Saved data entries:
==================================================
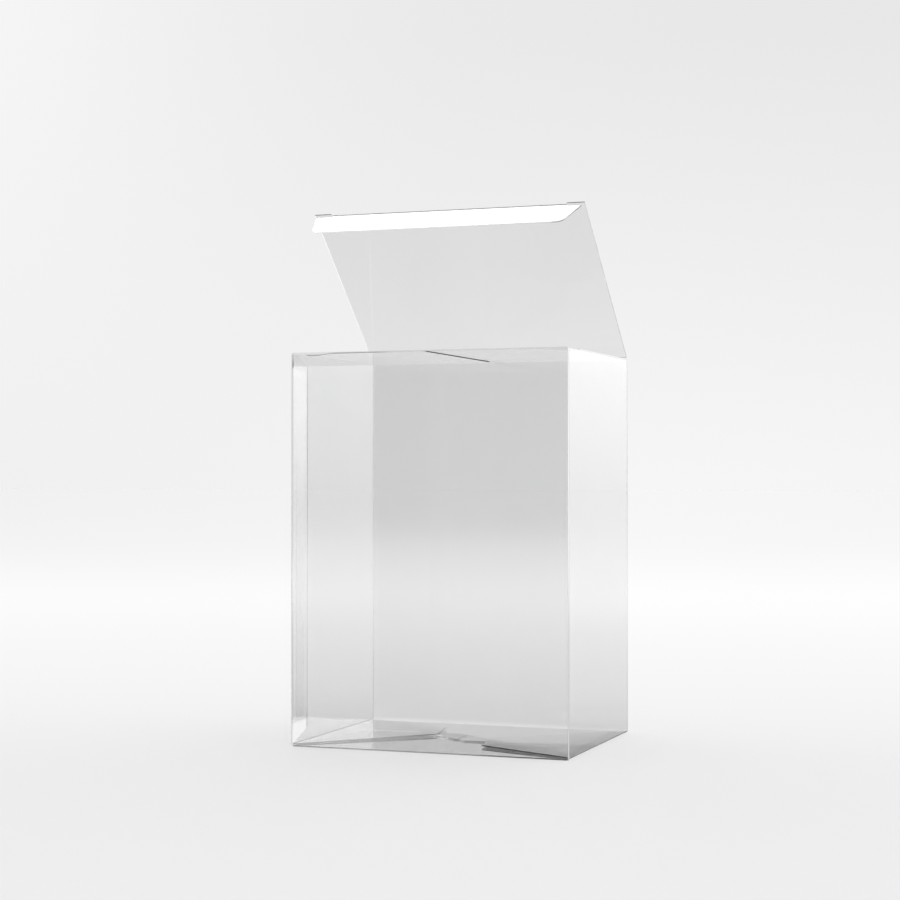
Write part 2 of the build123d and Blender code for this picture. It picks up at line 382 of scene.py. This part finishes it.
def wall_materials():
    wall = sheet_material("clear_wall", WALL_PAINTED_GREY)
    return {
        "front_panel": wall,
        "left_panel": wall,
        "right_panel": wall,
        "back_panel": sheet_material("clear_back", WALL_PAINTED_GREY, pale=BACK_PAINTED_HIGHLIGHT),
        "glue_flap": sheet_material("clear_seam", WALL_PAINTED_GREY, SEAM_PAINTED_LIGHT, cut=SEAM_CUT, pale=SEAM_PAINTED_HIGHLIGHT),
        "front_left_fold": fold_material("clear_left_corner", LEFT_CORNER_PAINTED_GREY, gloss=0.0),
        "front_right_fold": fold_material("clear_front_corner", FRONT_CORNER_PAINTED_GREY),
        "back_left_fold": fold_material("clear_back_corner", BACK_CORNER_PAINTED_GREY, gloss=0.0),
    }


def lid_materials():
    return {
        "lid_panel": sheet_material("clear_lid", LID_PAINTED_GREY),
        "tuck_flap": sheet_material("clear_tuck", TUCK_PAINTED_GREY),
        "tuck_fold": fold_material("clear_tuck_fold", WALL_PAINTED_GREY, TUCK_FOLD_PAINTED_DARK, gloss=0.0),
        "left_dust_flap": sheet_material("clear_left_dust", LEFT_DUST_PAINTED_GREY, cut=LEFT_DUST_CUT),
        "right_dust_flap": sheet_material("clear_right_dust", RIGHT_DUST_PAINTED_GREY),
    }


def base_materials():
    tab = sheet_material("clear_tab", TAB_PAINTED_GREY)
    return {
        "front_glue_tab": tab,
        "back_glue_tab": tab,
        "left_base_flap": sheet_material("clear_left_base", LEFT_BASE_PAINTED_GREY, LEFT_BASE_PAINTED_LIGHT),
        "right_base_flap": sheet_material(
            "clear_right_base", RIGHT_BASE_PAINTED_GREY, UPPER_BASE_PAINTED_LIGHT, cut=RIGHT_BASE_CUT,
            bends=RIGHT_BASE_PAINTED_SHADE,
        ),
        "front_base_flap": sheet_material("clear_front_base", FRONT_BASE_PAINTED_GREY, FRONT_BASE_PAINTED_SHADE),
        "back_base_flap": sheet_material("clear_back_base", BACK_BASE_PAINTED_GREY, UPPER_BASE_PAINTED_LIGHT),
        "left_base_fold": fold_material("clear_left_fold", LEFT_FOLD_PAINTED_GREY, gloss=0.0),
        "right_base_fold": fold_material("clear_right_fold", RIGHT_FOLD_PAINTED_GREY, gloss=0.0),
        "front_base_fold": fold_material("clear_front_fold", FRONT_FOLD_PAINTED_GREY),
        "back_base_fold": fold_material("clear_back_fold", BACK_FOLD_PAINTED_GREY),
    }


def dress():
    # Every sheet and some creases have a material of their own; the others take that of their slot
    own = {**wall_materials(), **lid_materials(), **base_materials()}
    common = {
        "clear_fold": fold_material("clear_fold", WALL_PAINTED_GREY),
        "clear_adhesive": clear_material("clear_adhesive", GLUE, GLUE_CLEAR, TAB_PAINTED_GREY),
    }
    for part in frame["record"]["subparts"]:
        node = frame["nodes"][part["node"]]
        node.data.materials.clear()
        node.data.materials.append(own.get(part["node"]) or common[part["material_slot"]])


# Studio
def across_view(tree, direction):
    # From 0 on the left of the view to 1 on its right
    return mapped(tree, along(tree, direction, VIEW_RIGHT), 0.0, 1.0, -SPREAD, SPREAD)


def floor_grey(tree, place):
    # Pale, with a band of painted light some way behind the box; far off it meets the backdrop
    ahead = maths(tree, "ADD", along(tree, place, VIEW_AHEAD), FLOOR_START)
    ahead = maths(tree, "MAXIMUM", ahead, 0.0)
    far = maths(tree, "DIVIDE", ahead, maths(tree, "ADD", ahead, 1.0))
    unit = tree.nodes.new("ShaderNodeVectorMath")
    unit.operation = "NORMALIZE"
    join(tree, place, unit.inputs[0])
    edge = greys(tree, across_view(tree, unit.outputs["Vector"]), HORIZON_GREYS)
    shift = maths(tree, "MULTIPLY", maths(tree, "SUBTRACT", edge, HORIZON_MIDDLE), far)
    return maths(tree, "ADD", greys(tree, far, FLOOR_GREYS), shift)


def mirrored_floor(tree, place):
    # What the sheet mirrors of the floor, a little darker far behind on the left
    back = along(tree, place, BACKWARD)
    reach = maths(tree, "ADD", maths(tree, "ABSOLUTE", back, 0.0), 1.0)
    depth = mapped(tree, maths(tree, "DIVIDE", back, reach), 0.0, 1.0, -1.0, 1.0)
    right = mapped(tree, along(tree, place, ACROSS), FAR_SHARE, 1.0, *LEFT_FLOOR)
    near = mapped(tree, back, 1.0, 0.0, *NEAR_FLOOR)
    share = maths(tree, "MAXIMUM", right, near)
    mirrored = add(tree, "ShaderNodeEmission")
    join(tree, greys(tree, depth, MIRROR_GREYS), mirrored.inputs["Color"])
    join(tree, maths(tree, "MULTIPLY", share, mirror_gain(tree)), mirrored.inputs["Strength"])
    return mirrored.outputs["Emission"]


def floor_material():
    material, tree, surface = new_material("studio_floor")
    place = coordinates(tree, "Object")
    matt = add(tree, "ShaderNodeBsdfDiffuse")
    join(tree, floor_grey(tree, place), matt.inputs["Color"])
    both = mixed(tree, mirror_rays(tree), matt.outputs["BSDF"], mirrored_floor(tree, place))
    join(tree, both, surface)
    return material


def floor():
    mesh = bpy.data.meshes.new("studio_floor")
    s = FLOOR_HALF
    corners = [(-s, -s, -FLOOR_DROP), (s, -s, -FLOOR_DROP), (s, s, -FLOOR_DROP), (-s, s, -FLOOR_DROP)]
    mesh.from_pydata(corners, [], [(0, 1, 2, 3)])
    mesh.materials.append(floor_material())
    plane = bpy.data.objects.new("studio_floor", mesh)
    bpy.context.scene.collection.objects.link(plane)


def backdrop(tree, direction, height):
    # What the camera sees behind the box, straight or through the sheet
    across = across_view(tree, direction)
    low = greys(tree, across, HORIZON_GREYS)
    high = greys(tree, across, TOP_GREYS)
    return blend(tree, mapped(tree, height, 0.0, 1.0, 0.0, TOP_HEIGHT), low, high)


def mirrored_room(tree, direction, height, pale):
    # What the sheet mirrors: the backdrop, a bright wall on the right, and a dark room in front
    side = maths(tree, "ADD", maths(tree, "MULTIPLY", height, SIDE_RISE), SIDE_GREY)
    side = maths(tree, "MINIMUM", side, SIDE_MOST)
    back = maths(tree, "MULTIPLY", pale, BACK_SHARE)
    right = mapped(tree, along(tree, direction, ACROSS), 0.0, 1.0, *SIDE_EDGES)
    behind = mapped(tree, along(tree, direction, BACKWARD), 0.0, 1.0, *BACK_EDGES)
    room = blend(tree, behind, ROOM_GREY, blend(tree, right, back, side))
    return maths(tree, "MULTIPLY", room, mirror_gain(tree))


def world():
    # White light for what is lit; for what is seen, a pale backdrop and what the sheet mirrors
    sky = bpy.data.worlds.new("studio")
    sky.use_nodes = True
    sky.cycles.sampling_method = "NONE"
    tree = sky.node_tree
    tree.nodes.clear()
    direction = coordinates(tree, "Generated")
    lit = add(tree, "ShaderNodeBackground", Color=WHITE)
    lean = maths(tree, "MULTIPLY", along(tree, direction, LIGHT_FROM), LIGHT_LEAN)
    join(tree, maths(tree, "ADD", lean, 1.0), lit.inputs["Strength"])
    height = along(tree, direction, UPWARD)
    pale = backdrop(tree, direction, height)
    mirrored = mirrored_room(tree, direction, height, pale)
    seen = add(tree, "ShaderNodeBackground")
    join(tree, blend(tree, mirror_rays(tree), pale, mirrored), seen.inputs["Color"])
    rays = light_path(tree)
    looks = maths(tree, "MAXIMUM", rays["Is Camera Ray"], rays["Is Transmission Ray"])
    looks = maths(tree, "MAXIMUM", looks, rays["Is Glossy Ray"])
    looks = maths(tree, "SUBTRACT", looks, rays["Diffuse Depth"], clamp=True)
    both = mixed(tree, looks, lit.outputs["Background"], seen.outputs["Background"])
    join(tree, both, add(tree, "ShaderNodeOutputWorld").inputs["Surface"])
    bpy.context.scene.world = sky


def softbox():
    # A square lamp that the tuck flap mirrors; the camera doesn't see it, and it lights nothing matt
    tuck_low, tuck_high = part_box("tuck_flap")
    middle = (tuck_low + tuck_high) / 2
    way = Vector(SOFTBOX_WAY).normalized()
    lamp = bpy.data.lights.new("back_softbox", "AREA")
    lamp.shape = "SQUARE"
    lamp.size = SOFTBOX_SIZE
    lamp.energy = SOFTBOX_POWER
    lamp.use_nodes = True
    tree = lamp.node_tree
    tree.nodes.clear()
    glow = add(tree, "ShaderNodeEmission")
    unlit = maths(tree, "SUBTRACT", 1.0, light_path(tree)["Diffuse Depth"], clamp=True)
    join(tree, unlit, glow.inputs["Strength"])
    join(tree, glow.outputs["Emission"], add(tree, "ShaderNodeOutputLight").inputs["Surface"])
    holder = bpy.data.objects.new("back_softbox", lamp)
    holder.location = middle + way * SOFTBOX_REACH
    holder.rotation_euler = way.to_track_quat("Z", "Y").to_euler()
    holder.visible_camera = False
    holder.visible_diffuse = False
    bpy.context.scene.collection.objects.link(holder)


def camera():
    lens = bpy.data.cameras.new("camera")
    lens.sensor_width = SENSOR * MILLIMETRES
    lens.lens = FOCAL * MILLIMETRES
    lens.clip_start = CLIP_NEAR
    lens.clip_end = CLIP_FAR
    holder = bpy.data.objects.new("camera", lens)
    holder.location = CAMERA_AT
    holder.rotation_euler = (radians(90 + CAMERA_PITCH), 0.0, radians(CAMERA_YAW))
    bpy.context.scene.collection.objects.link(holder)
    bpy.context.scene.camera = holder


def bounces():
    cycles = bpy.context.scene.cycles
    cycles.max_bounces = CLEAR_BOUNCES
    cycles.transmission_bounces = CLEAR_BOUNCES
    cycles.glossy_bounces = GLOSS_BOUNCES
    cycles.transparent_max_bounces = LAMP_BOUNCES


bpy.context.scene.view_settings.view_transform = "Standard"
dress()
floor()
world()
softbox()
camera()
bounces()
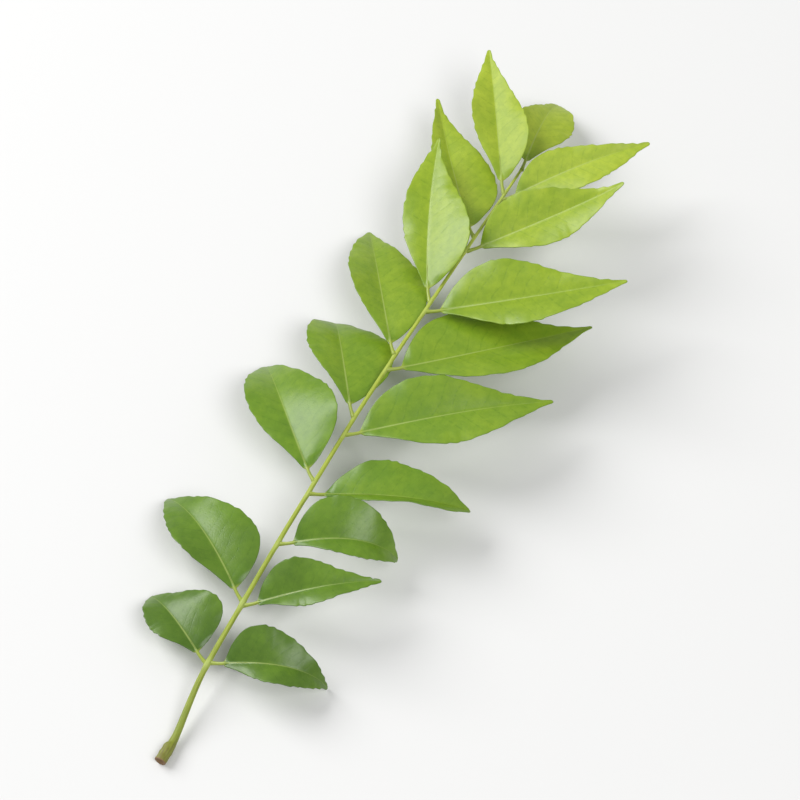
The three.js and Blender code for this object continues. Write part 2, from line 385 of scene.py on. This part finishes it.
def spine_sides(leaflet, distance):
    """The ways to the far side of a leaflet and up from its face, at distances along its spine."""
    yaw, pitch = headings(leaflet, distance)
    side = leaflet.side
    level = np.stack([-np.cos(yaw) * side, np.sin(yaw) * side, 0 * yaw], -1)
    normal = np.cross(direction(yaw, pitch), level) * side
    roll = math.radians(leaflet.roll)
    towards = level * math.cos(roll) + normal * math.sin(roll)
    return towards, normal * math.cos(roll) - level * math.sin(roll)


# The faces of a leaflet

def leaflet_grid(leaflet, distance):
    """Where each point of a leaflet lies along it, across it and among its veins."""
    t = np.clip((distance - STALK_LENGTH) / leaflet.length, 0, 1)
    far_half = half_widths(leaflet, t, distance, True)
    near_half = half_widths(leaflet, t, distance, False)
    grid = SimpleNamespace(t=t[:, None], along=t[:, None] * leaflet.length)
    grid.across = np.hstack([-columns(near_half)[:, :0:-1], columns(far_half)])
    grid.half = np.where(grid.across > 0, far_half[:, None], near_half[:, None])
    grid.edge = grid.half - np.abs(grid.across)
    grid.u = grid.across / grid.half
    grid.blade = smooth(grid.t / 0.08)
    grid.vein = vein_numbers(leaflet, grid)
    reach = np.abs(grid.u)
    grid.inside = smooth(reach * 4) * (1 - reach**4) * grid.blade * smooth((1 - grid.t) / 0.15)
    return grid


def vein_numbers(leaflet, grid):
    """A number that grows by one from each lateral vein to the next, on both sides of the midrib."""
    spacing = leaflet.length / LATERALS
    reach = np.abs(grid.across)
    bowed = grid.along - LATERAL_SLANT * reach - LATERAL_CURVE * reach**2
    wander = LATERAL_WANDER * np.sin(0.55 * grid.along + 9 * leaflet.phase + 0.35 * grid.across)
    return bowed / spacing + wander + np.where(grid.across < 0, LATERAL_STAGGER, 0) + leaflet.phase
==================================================
DIRECTIONS: Begin at the line that has "The three.js and", stop after the line that has "return grid", and repeat exactly those lines, nothing more.

THE RESPONSE:
The three.js and Blender code for this object continues. Write part 2, from line 385 of scene.py on. This part finishes it.
def spine_sides(leaflet, distance):
    """The ways to the far side of a leaflet and up from its face, at distances along its spine."""
    yaw, pitch = headings(leaflet, distance)
    side = leaflet.side
    level = np.stack([-np.cos(yaw) * side, np.sin(yaw) * side, 0 * yaw], -1)
    normal = np.cross(direction(yaw, pitch), level) * side
    roll = math.radians(leaflet.roll)
    towards = level * math.cos(roll) + normal * math.sin(roll)
    return towards, normal * math.cos(roll) - level * math.sin(roll)


# The faces of a leaflet

def leaflet_grid(leaflet, distance):
    """Where each point of a leaflet lies along it, across it and among its veins."""
    t = np.clip((distance - STALK_LENGTH) / leaflet.length, 0, 1)
    far_half = half_widths(leaflet, t, distance, True)
    near_half = half_widths(leaflet, t, distance, False)
    grid = SimpleNamespace(t=t[:, None], along=t[:, None] * leaflet.length)
    grid.across = np.hstack([-columns(near_half)[:, :0:-1], columns(far_half)])
    grid.half = np.where(grid.across > 0, far_half[:, None], near_half[:, None])
    grid.edge = grid.half - np.abs(grid.across)
    grid.u = grid.across / grid.half
    grid.blade = smooth(grid.t / 0.08)
    grid.vein = vein_numbers(leaflet, grid)
    reach = np.abs(grid.u)
    grid.inside = smooth(reach * 4) * (1 - reach**4) * grid.blade * smooth((1 - grid.t) / 0.15)
    return grid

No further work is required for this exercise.